- WORK TO BE COMPLETED
It is required that all of the data be written out exactly.

- INFORMATION SHOWN
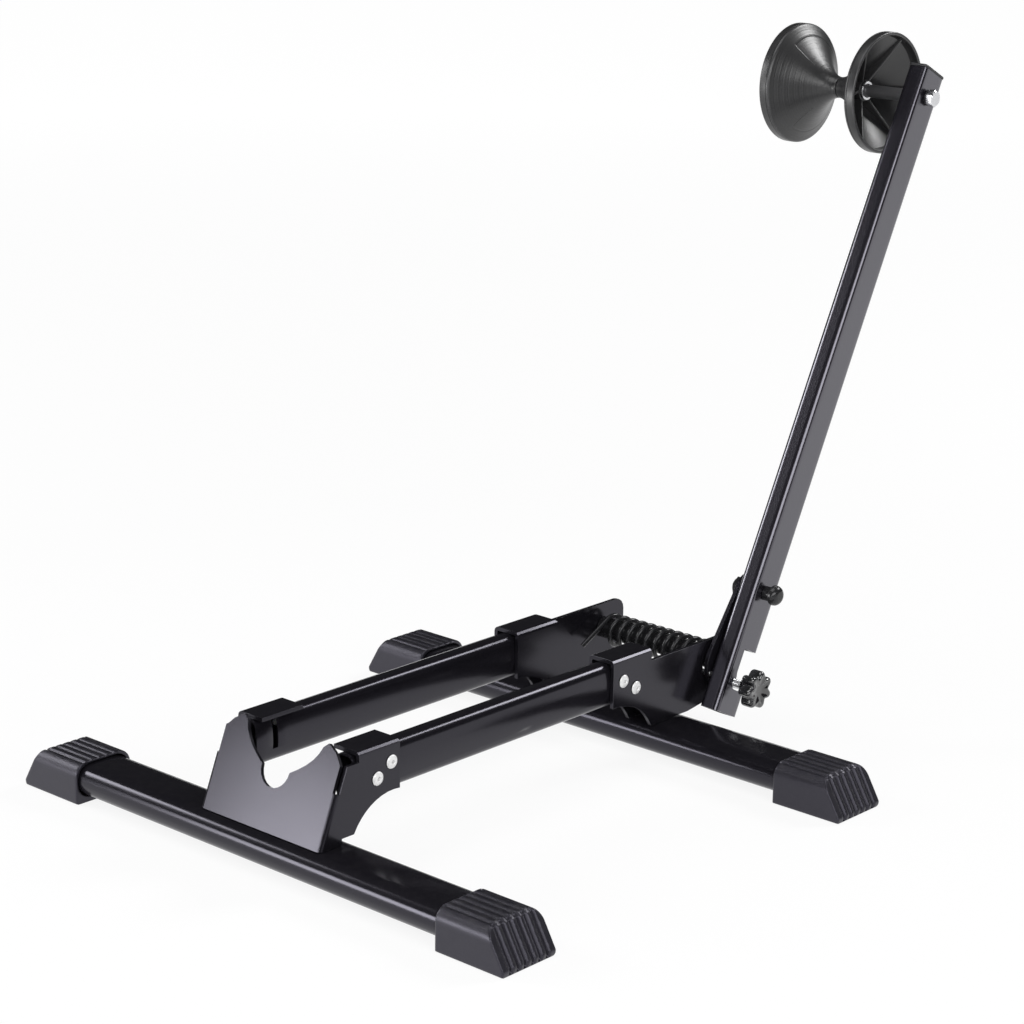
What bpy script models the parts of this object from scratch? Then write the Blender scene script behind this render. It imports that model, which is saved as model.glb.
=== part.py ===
# Floor stand that parks a bicycle by one wheel, with a sprung arm and cone rollers.
# Units are metres. X runs across the stand, +Y to the rear where the arm stands, +Z up.
# The origin is on the floor under the middle of the stand's bounding box.

import math

import bmesh
import bpy
from mathutils import Vector

# Clearances
GAP = 0.0003               # between pieces that touch, so that solids stay apart
HOLE_GAP = 0.0003          # all round a pin or bolt in its hole
TRIM = 0.004               # how far a cutter reaches past what it cuts

# Crossbars: flat oval steel tube lying across the floor
STAND_WIDTH = 0.400        # over the foot caps
BAR_PITCH = 0.298          # front crossbar to rear crossbar, centre to centre
BAR_DEPTH = 0.038
BAR_HEIGHT = 0.020
BAR_CORNER = 0.008
BAR_WALL = 0.0015
BAR_CLEAR_OF_FLOOR = 0.004

# Foot caps: ribbed rubber boots on the crossbar ends
CAP_LENGTH = 0.050
CAP_WALL = 0.0020
CAP_END_WALL = 0.0155      # from the bar's end to the cap's tip
CAP_TOE_HEIGHT = 0.0035
CAP_TOE_SETBACK = 0.0008
CAP_TOP_SETBACK = 0.0135
CAP_SHOULDER = 0.0022
CAP_SIDE_CORNER = 0.0090
CAP_SOLE_CORNER = 0.0015
GROOVE_COUNT = 6
GROOVE_PITCH = 0.0045
GROOVE_WIDTH = 0.0014
GROOVE_DEPTH = 0.0010
GROOVE_START = 0.0025      # from the cap's inner end
GROOVE_TOE = 0.0020        # above the floor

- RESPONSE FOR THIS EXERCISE
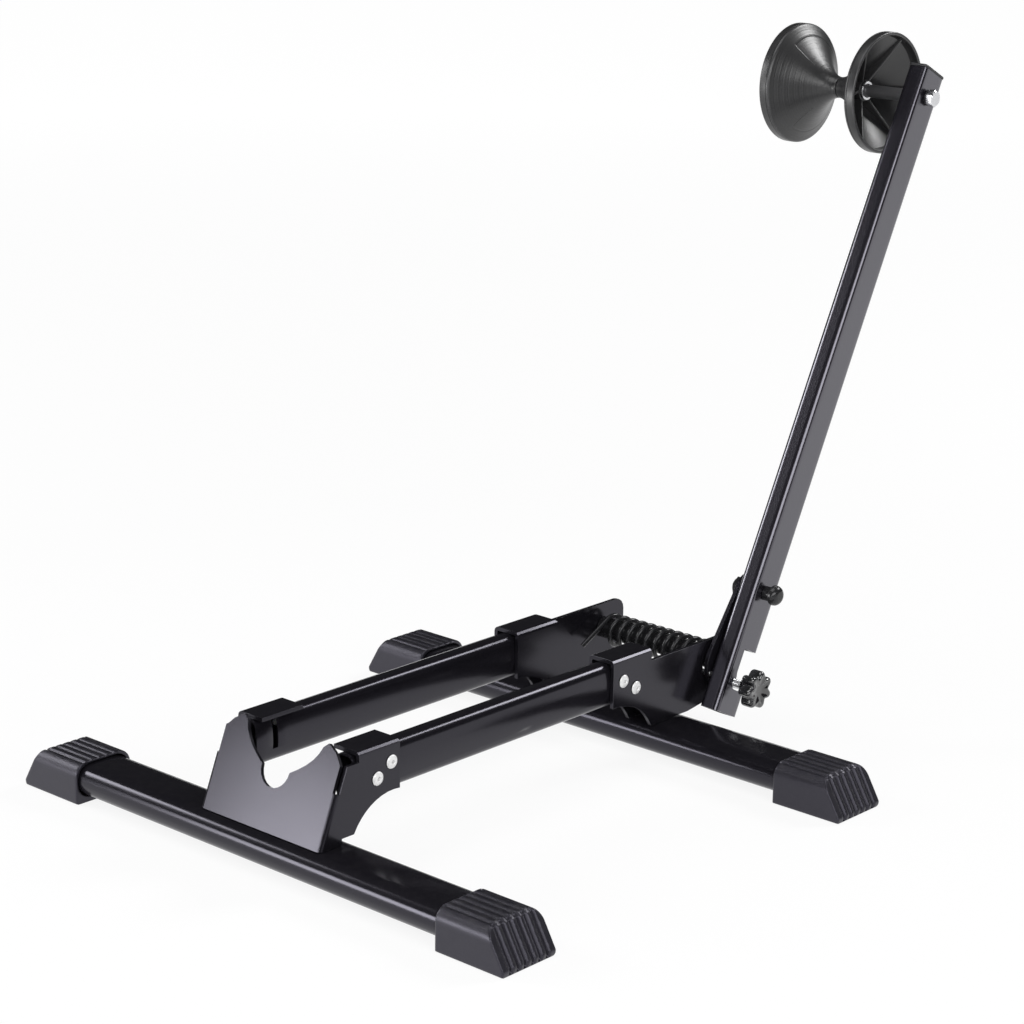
What bpy script models the parts of this object from scratch? Then write the Blender scene script behind this render. It imports that model, which is saved as model.glb.
=== part.py ===
# Floor stand that parks a bicycle by one wheel, with a sprung arm and cone rollers.
# Units are metres. X runs across the stand, +Y to the rear where the arm stands, +Z up.
# The origin is on the floor under the middle of the stand's bounding box.

import math

import bmesh
import bpy
from mathutils import Vector

# Clearances
GAP = 0.0003               # between pieces that touch, so that solids stay apart
HOLE_GAP = 0.0003          # all round a pin or bolt in its hole
TRIM = 0.004               # how far a cutter reaches past what it cuts

# Crossbars: flat oval steel tube lying across the floor
STAND_WIDTH = 0.400        # over the foot caps
BAR_PITCH = 0.298          # front crossbar to rear crossbar, centre to centre
BAR_DEPTH = 0.038
BAR_HEIGHT = 0.020
BAR_CORNER = 0.008
BAR_WALL = 0.0015
BAR_CLEAR_OF_FLOOR = 0.004

# Foot caps: ribbed rubber boots on the crossbar ends
CAP_LENGTH = 0.050
CAP_WALL = 0.0020
CAP_END_WALL = 0.0155      # from the bar's end to the cap's tip
CAP_TOE_HEIGHT = 0.0035
CAP_TOE_SETBACK = 0.0008
CAP_TOP_SETBACK = 0.0135
CAP_SHOULDER = 0.0022
CAP_SIDE_CORNER = 0.0090
CAP_SOLE_CORNER = 0.0015
GROOVE_COUNT = 6
GROOVE_PITCH = 0.0045
GROOVE_WIDTH = 0.0014
GROOVE_DEPTH = 0.0010
GROOVE_START = 0.0025      # from the cap's inner end
GROOVE_TOE = 0.0020        # above the floor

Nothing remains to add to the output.